Why the world will never catch up with USA basketball

BY FRANK DROUZAS, Staff Writer

It’s been 24 years since the Dream Team made its indelible mark on the 1992 Barcelona Games, where the world’s love affair with basketball truly began. It had been played globally for decades, sure, but it truly exploded when this collection of the game’s demigods including Michael Jordan, Magic Johnson, Larry Bird, Charles Barkley and eight other obscenely talented players cut down the competition by shooting and scoring and dunking at will, with plenty of style points to spare. Not only did the Team USA juggernaut grab the gold, but it proved one thing to the world definitively: if all the other countries were playing the game on earth, then we Americans were playing it in the stratosphere.

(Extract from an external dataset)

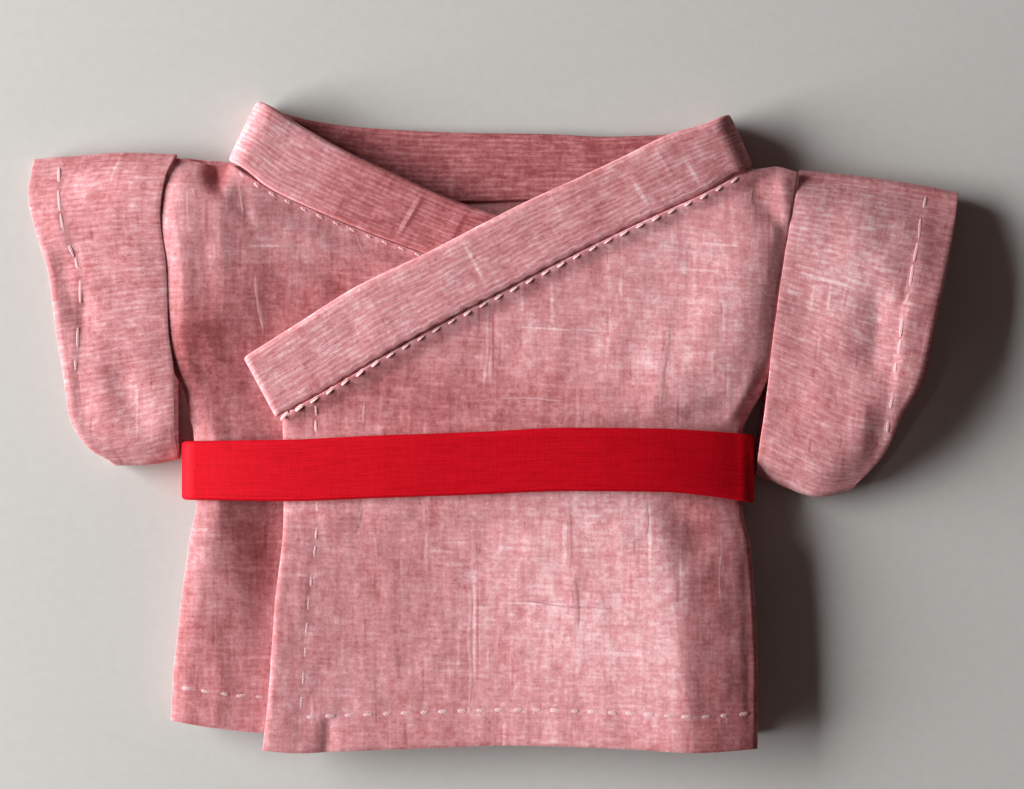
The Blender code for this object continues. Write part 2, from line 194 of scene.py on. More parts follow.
@dataclass(frozen=True)
class Fold:
    """A soft trough or ridge along a line: where it runs, how wide it reaches and how deep it is."""

    x_start: float
    y_start: float
    x_end: float
    y_end: float
    reach: float
    depth: float

    def lift(self, x: ARRAY, y: ARRAY) -> ARRAY:
        """How far the fold lifts the cloth at each point.

        Args:
            x: places across.
            y: places along.

        Returns:
            The lift at each place, below zero for a trough.
        """
        run_x = self.x_end - self.x_start
        run_y = self.y_end - self.y_start
        share = ((x - self.x_start) * run_x + (y - self.y_start) * run_y) / (run_x**2 + run_y**2)
        share = np.clip(share, 0.0, 1.0)
        away = np.hypot(x - self.x_start - share * run_x, y - self.y_start - share * run_y)
        return self.depth * np.exp(-((away / self.reach) ** 2))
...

Years later at the 2000 Sydney Olympics, the U.S. again won every game on its way to the top of the podium, but it was hardly without breaking a sweat. Even a squad that featured the likes of Vince Carter, Alonzo Mourning and Kevin Garnett had to scrap its way to gold during the elimination rounds, topping Lithuania by a lousy two points before beating France in the final by ten points—not exactly an overwhelming performance. A far cry from the blowouts we’d been accustomed to witnessing over the years, to say the least. While we expected flashy fast breaks and tomahawk dunks on the way to one-sided drubbings, we instead got closely contested games from opponents who no longer stood in mouth-agape awe of the guys wearing U-S-A across their chests.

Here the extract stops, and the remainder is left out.